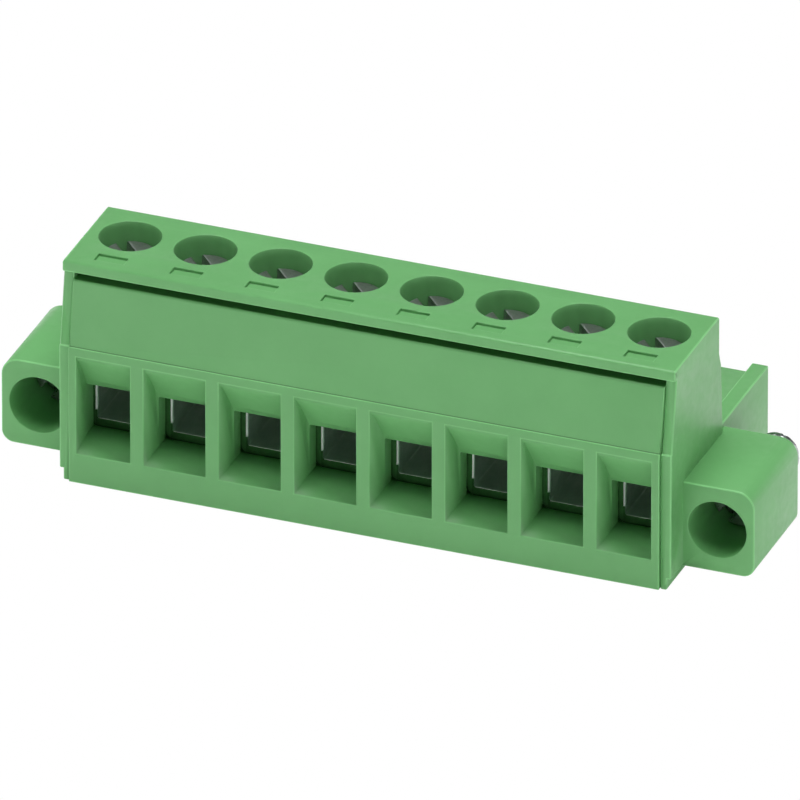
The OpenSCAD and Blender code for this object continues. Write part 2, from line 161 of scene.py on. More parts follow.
def makeMouldSkin(pattern):
    group, start, end = newGroup(
        "mouldSkin",
        [("Vector", "NodeSocketVector", None), ("Pit Size", "NodeSocketFloat", 0.1),
         ("Cloud Size", "NodeSocketFloat", 3.0)],
        [("Height", "NodeSocketFloat"), ("Shade", "NodeSocketFloat"), ("Gloss", "NodeSocketFloat")])
    place = start.outputs["Vector"]
    pitScale = mathNode(group, "DIVIDE", perMetre, start.outputs["Pit Size"])
    swellScale = mathNode(group, "MULTIPLY", pitScale, pattern["swellScale"])
    cloudScale = mathNode(group, "DIVIDE", perMetre, start.outputs["Cloud Size"])
    pits = noiseNode(group, place, pitScale, pattern["pitDetail"], pattern["pitRough"])
    swells = noiseNode(group, place, swellScale, pattern["swellDetail"], pattern["swellRough"])
    clouds = noiseNode(group, place, cloudScale, pattern["cloudDetail"], pattern["cloudRough"])
    height = mathNode(group, "ADD", mathNode(group, "MULTIPLY", pits, pattern["pitHeight"]),
                      mathNode(group, "MULTIPLY", swells, pattern["swellHeight"]))
    group.links.new(height, end.inputs["Height"])
    group.links.new(mapRange(group, clouds, *pattern["range"], 0.0, 1.0), end.inputs["Shade"])
    group.links.new(mapRange(group, swells, *pattern["range"], 0.0, 1.0), end.inputs["Gloss"])
    return group


# Lines drawn along a strip or bar by its rolling: noise squeezed across them
rolledPattern = {
    "squeeze": (1.0, 0.06, 1.0),    # the lines run along Y
    "lineDetail": 2.0, "lineRough": 0.6, "lineShare": 0.4,
    "spotScale": 0.08,              # as a share of the lines' scale
    "spotDetail": 4.0, "spotRough": 0.6, "spotShare": 0.6,
    "range": (0.35, 0.65),
}


def makeRolledLines(pattern):
    group, start, end = newGroup(
        "rolledLines",
        [("Vector", "NodeSocketVector", None), ("Line Width", "NodeSocketFloat", 0.05)],
        [("Height", "NodeSocketFloat"), ("Shade", "NodeSocketFloat")])
    place = start.outputs["Vector"]
    scale = mathNode(group, "DIVIDE", perMetre, start.outputs["Line Width"])
    spotScale = mathNode(group, "MULTIPLY", scale, pattern["spotScale"])
    squeezed = addNode(group, "ShaderNodeMapping", Vector=place, Scale=pattern["squeeze"]).outputs[0]
    lines = noiseNode(group, squeezed, scale, pattern["lineDetail"], pattern["lineRough"])
    spots = noiseNode(group, place, spotScale, pattern["spotDetail"], pattern["spotRough"])
    blend = mathNode(group, "ADD", mathNode(group, "MULTIPLY", lines, pattern["lineShare"]),
                     mathNode(group, "MULTIPLY", spots, pattern["spotShare"]))
    group.links.new(lines, end.inputs["Height"])
    group.links.new(mapRange(group, blend, *pattern["range"], 0.0, 1.0), end.inputs["Shade"])
    return group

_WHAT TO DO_
Please repeat the material above, word for word and in full.

_TASK OUTPUT_
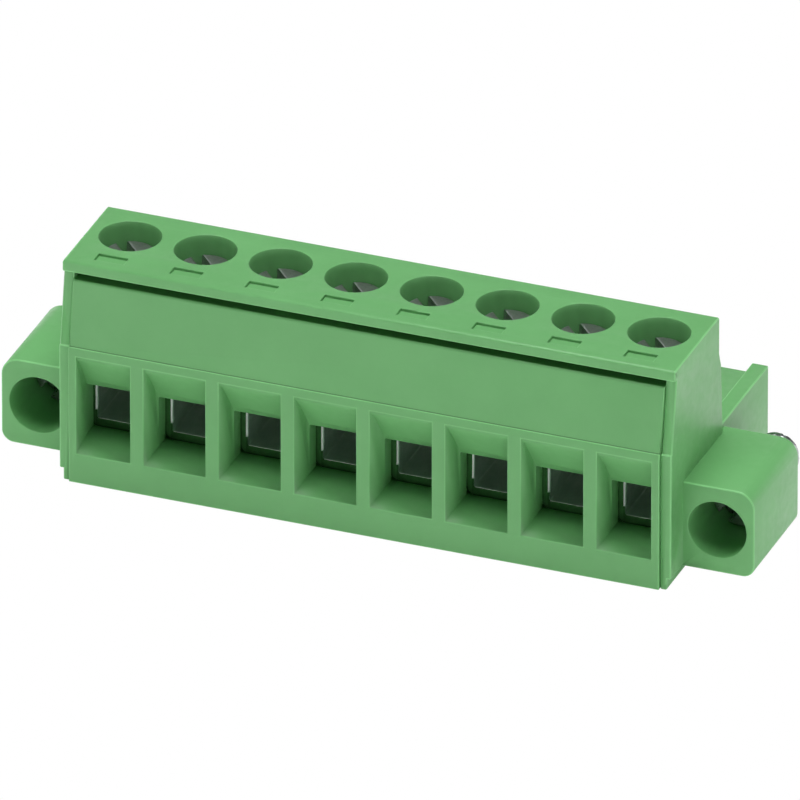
The OpenSCAD and Blender code for this object continues. Write part 2, from line 161 of scene.py on. More parts follow.
def makeMouldSkin(pattern):
    group, start, end = newGroup(
        "mouldSkin",
        [("Vector", "NodeSocketVector", None), ("Pit Size", "NodeSocketFloat", 0.1),
         ("Cloud Size", "NodeSocketFloat", 3.0)],
        [("Height", "NodeSocketFloat"), ("Shade", "NodeSocketFloat"), ("Gloss", "NodeSocketFloat")])
    place = start.outputs["Vector"]
    pitScale = mathNode(group, "DIVIDE", perMetre, start.outputs["Pit Size"])
    swellScale = mathNode(group, "MULTIPLY", pitScale, pattern["swellScale"])
    cloudScale = mathNode(group, "DIVIDE", perMetre, start.outputs["Cloud Size"])
    pits = noiseNode(group, place, pitScale, pattern["pitDetail"], pattern["pitRough"])
    swells = noiseNode(group, place, swellScale, pattern["swellDetail"], pattern["swellRough"])
    clouds = noiseNode(group, place, cloudScale, pattern["cloudDetail"], pattern["cloudRough"])
    height = mathNode(group, "ADD", mathNode(group, "MULTIPLY", pits, pattern["pitHeight"]),
                      mathNode(group, "MULTIPLY", swells, pattern["swellHeight"]))
    group.links.new(height, end.inputs["Height"])
    group.links.new(mapRange(group, clouds, *pattern["range"], 0.0, 1.0), end.inputs["Shade"])
    group.links.new(mapRange(group, swells, *pattern["range"], 0.0, 1.0), end.inputs["Gloss"])
    return group


# Lines drawn along a strip or bar by its rolling: noise squeezed across them
rolledPattern = {
    "squeeze": (1.0, 0.06, 1.0),    # the lines run along Y
    "lineDetail": 2.0, "lineRough": 0.6, "lineShare": 0.4,
    "spotScale": 0.08,              # as a share of the lines' scale
    "spotDetail": 4.0, "spotRough": 0.6, "spotShare": 0.6,
    "range": (0.35, 0.65),
}


def makeRolledLines(pattern):
    group, start, end = newGroup(
        "rolledLines",
        [("Vector", "NodeSocketVector", None), ("Line Width", "NodeSocketFloat", 0.05)],
        [("Height", "NodeSocketFloat"), ("Shade", "NodeSocketFloat")])
    place = start.outputs["Vector"]
    scale = mathNode(group, "DIVIDE", perMetre, start.outputs["Line Width"])
    spotScale = mathNode(group, "MULTIPLY", scale, pattern["spotScale"])
    squeezed = addNode(group, "ShaderNodeMapping", Vector=place, Scale=pattern["squeeze"]).outputs[0]
    lines = noiseNode(group, squeezed, scale, pattern["lineDetail"], pattern["lineRough"])
    spots = noiseNode(group, place, spotScale, pattern["spotDetail"], pattern["spotRough"])
    blend = mathNode(group, "ADD", mathNode(group, "MULTIPLY", lines, pattern["lineShare"]),
                     mathNode(group, "MULTIPLY", spots, pattern["spotShare"]))
    group.links.new(lines, end.inputs["Height"])
    group.links.new(mapRange(group, blend, *pattern["range"], 0.0, 1.0), end.inputs["Shade"])
    return group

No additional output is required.